After wartime service in Europe the Squadron disbanded in 1919 but re-formed at Henlow in 1925 with Sopwith Snipes. In 1926 the Squadron converted to Gloster Gamecocks, thus inspiring the Squadron badge and the nickname 'The Fighting Cocks'. The Squadron flew Siskins from 1928 and Furies from 1931.
In 1939 the Squadron operated Hurricanes from RAF Tangmere, covering the Dunkirk retreat and fighting in the Battle of Britain, during which the Squadron was credited with 60 'kills'. Later, operating Spitfires, the Squadron joined the Desert Air Force and supported the Sicily landings and the advance through Italy into southern France. In 1949 the Squadron, which had disbanded 2 years previously, again re-formed and entered the jet age with Gloster Meteors. It came to Leuchars in 1950 and in 1954 became the first squadron to receive the Hunter.
Her Majesty the Queen presented 43(Fighter) Squadron with its Colours for the first time in June 1957 at RAF Leuchars, returning once again in May 1988 to present a replacement Standard.
During most of the 1960s the Squadron was based in Cyprus and Aden, where it disbanded on 14 October 1967. In 1969, the Fighting Cocks returned to RAF Leuchars and began flying the Phantom FG1 aircraft, operating in the maritime air defence role. After operating for almost 20 years with the Phantom, the Squadron began re-equipping with the Tornado F3 aircraft in July 1989 and was declared operational one year later. In November 1990 the Squadron deployed to Saudi Arabia as the lead RAF Tornado F3 Squadron at Dhahran and was on active service throughout the Gulf War, returning to RAF Leuchars in March 1991.

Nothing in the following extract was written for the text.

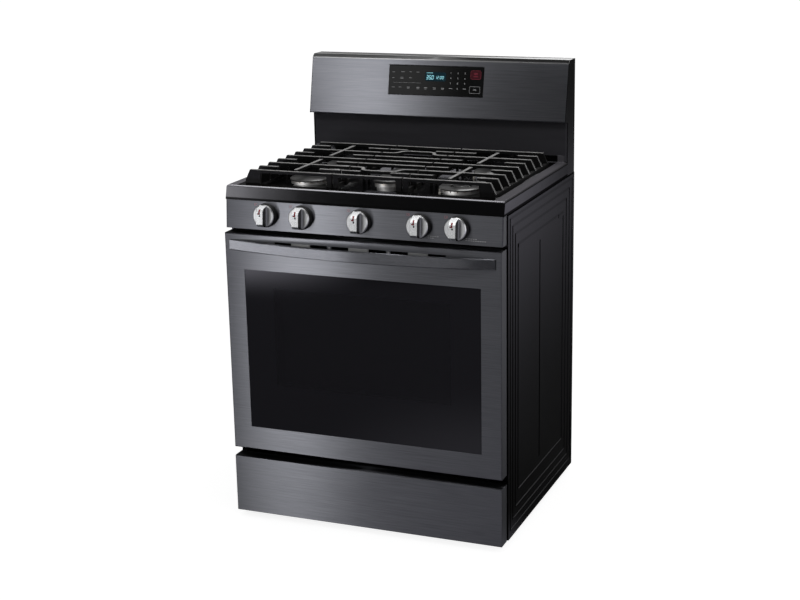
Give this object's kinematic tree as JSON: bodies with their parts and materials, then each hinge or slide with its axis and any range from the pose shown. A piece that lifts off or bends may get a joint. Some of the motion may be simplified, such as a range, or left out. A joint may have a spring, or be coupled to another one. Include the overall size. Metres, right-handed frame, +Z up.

Between 1993 and 1995 the Squadron flew operationally in support of Operation DENY FLIGHT over Bosnia-Herzegovina, and since 1998 Squadron crews have been deployed on a rotational basis to Saudi Arabia to mount Offensive Counter Air missions over Iraq in support of Operations BOLTON and RESINATE.
In February 2003, the Fighting Cocks were part of the RAF Leuchars Wing deployment to Prince Sultan Air Base in Saudi Arabia, from where they launched Offensive Counter Air missions to dominate the Iraqi airspace in support of Operation TELIC, the United Nations mission in Iraq. The Squadron returned to RAF Leuchars, with the disbandment of the RAF presence in Saudi Arabia, at the end of April 2003.
The Squadron continues to provide UK air defence in the form of 24-hour Quick Reaction Alert, both at RAF Leuchars in Scotland and at RAF Mount Pleasant in the Falkland Islands, and has recently equipped with the highly potent combination of Advanced Short Range Air-to-Air Missile and the Advanced Medium Range Air-to-Air Missile.
In 2005, the Squadron were honoured to receive the ‘Freedom of the City of Stirling’, the birthplace of 43 Squadron. This prestigious award marks the first time that any RAF Squadron has been awarded the Freedom of any city and it cemented 43 Squadron’s historic ties with the city of its foundation.
As part of the Tornado F3 force drawdown, 43 (Fighter) Squadron and 56 (Reserve) Squadron, the Operational Conversion Unit (OCU), merged on 25 April 2008. This new merged squadron, named 43 (Fighter) Squadron, will be significantly bigger than the present unit and will extend its current front-line role to include the current OCU’s task of training ab-initio pilots and weapon systems officers. The new squadron will also be responsible for other advanced training including, amongst others, the Qualified Weapons Instructor course.
The ‘new’ squadron has taken on 26 aircraft, 30 pairs of permanent aircrew and about 260 engineering personnel. This increase in size was necessitated a move from the current HAS accommodation to the ‘waterfront’ line on the north west of the airfield. The new squadron is a de-facto fusion of the 2 current squadrons. Wing Commander David Hazell assumed command of the squadron and will no doubt ensure that the current ethos and spirit of the Fighting Cocks will be persevered.
43(Fighter) Squadron: The Fighting Cocks, Gloria Finis.
No. 43(F) Squadron disbanded in July 2009.